Map #2 - Diagram of the Reservations and Tracts of Land Purchased from the various Indian Tribes, 1864. CN085680
The second map shows original lands purchased from the Indians and the remaining reservations, which include the Umatilla, Warm Springs, Siletz, Grand Ronde, and the Klamath. Between 1853 and 1864, Oregon's Indian populations were gradually relocated to permanent reservations. Indians often agreed to treaties with governmental representatives because they believed it was the only way to retain land and the rights to hunt, fish, and gather food at usual and accustomed places. Some Indians received payments for their land (usually a nominal fee of less than a dollar per acre) and many eventually moved to the reservations, where their land base quickly diminished. Why do you think reservations were established in the locations represented on this map? Are the reservations close to mountains, rivers, and towns, townships (designated by square boxes) or other prominent physical landscapes?

 


 
Map #3 - Map Showing Indian Reservations in the United States West of the 84th Meridian and Number of Indians belong thereto, 1880. Mss 442

By 1880 Oregon had six Indian reservations.

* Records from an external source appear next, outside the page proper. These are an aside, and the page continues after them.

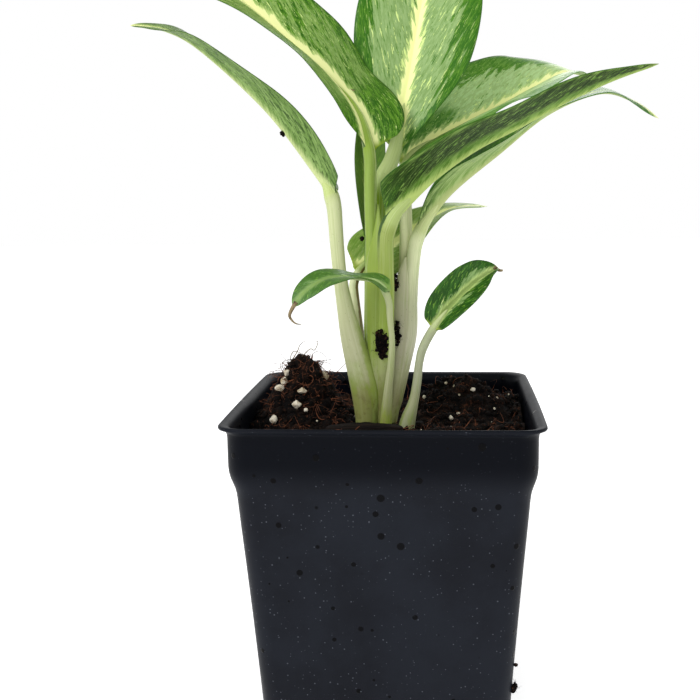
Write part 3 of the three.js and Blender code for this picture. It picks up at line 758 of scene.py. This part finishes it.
def makeStalkPaint(name, shape):
    foot, low, head, under = shape["colours"]
    seed = len(name) * 3
    paint = newPaint(name + "_skin", 0.4, 0.25)
    length, turn, share = paint.values("stalk")
    angle = turn * (2 * math.pi)
    around, beside = (paint.add("Math", {"operation": kind}, {0: angle}) for kind in ("SINE", "COSINE"))
    lines = paint.noiseAround(around * 5, beside * 5, length * 0.025 + seed, 4)
    cloud = paint.noiseAround(around, beside, length * 0.07 + seed)
    blots = paint.noiseAround(around * 2, beside * 2, length * 0.3 + seed, 4, 0.65)
    paint.ground(share.rise(*shape.get("fade", (0.25, 0.9))), low, head)
    rough = length + (blots - 0.5) * 16
    paint.coat(rough.fall(20, 32) * 0.8, stalkPaint["dry"])
    crown = rough.fall(12, 24)
    paint.coat(crown, foot)
    paint.coat(share.rise(0.94, 1.1), under)
    paint.coat(cloud.rise(0.5, 0.7) * 0.2, stalkPaint["cloud"])
    paint.coat(lines.rise(0.5, 0.75) * (1 - crown * 0.7) * 0.3, stalkPaint["ridge"])
    paint.coat(lines.rise(0.5, 0.3) * 0.25, stalkPaint["furrow"])
    if "streak" in shape:
        side, halfTurn, start, full, tone = shape["streak"]
        inside = (abs(turn - side) + (blots - 0.5) * 0.1).fall(halfTurn * 0.6, halfTurn)
        paint.coat(inside * (share + (blots - 0.5) * 0.2).rise(start, full), tone)
    # rusty and yellow-green blots round the crown
    paint.coat(crown * blots.rise(0.5, 0.62) * 0.5, stalkPaint["rust"])
    paint.coat(crown * cloud.rise(0.5, 0.6) * shape.get("green", 0.5), stalkPaint["green"])
    specks = paint.cells(paint.add("CombineXYZ", None, {0: around * 3, 1: beside * 3, 2: length * 0.4}), 1)
    paint.coat(specks.fall(0.05, 0.1) * 0.6, stalkPaint["speck"])
    return paint.finish(lines, 0.15, 0.5)


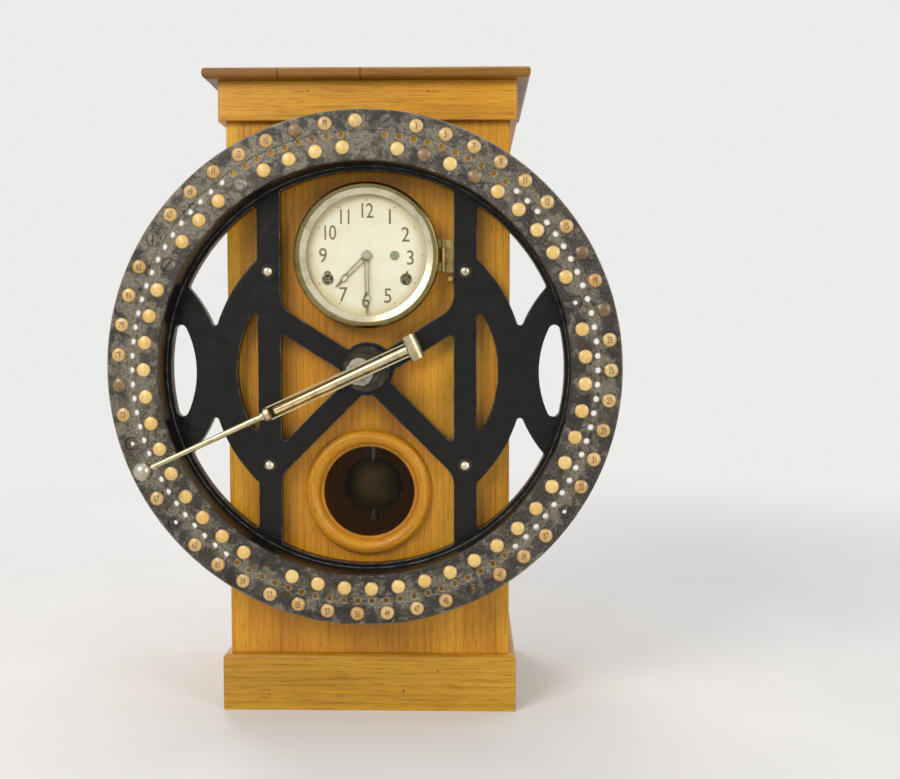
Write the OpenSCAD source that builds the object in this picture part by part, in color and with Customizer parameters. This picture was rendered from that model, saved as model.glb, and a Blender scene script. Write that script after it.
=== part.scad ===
// Dial time clock: an oak case with a clock dial, a large number ring on an iron frame,
// and a swinging arm whose pin is pressed into a guide hole to print the time on a sheet.
// Millimetres, +Z up, +X to the right as seen from the front, the front faces -Y.
// The origin lies on the floor under the middle of the case's front face.
// Inside front(), x is right, y is up and z counts outward from the case's front face.

/* [Case] */
// Width of the case body
case_w = 422; // [400:1:480]
// Depth of the case body
case_d = 300; // [290:1:380]
// Thickness of the side boards and the front panel
board_t = 20; // [16:1:24]
// Height of the plinth
plinth_h = 85; // [60:1:110]
// How far plinth and cornice stand out past the body
overhang = 10.5; // [5:0.5:20]
// Height of the underside of the cornice
cornice_z = 885; // [870:1:920]
// Height of the cornice
cornice_h = 58; // [40:1:80]
// Thickness of the cap board
cap_t = 16; // [10:1:24]
// How far the cap stands out past the cornice
cap_overhang = 18; // [8:1:30]
// Radius of the rounded wooden edges
edge_r = 6; // [2:0.5:8]
// Thickness of the back door
door_t = 16; // [12:1:20]
// Gap all round the back door
door_gap = 0.8; // [0.5:0.1:2]

/* [Number ring] */
// Height of the ring's centre above the floor
ring_z = 519; // [500:1:540]
// Outer radius of the ring
ring_r = 370; // [365:1:390]
// Width of the flat ring from its inner to its outer edge
ring_w = 72; // [69:1:78]
// Distance of the ring's face from the case front
ring_face = 70; // [64:1:90]
// Thickness of the ring
ring_t = 7; // [6:0.5:10]
// How many numbers the ring carries
numbers = 100; // [50:2:100]
// Distance of the guide holes from the ring's outer edge
guide_edge = 35; // [34:0.5:36]
// Diameter of a guide hole
guide_hole_d = 7.8; // [6.5:0.1:8.5]
// Width of the shallow groove along the guide holes
groove_w = 12; // [10:0.5:14]
// Depth of the groove
groove_depth = 1.2; // [0.5:0.1:2]
// Distance of the outer row of plugs from the guide holes
outer_row_gap = 18.3; // [18:0.1:20]
// Distance of the inner row of plugs from the guide holes
inner_row_gap = 17.8; // [17.8:0.1:20]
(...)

The Malheur Reservation, located in the Harney Basin, was created in 1872 to contain numerous Paiute bands. White ranchers wanted the rich meadowlands for stock raising and the federal government placed the 1,778,580-acre reservation back into the public domain by 1883. In 1865 and 1875, the federal government opened the southern and northern portions of the Siletz Reservation to white settlement. All other Oregon reservations experienced a similar fate in 1887 with the passage of the Dawes Severalty or (General Allotment) Act). Congress passed the Severalty or General Allotment Act in 1887. The Dawes Act allotted 160-acre plots of land to Indian individuals or heads of families who resided on reservations. This land was held in trust by the federal government for 25 years. White settlers were allowed to purchase remaining reservation land and as a result the Indian land base quickly diminished in size. U.S. government policy makers hoped the Dawes Act would encourage Indians to take up farming and assimilate smoothly into Euro-American society. However, Indian allotments were often unsuitable for farming and Indians lacked the proper training or tools to produce successful farms.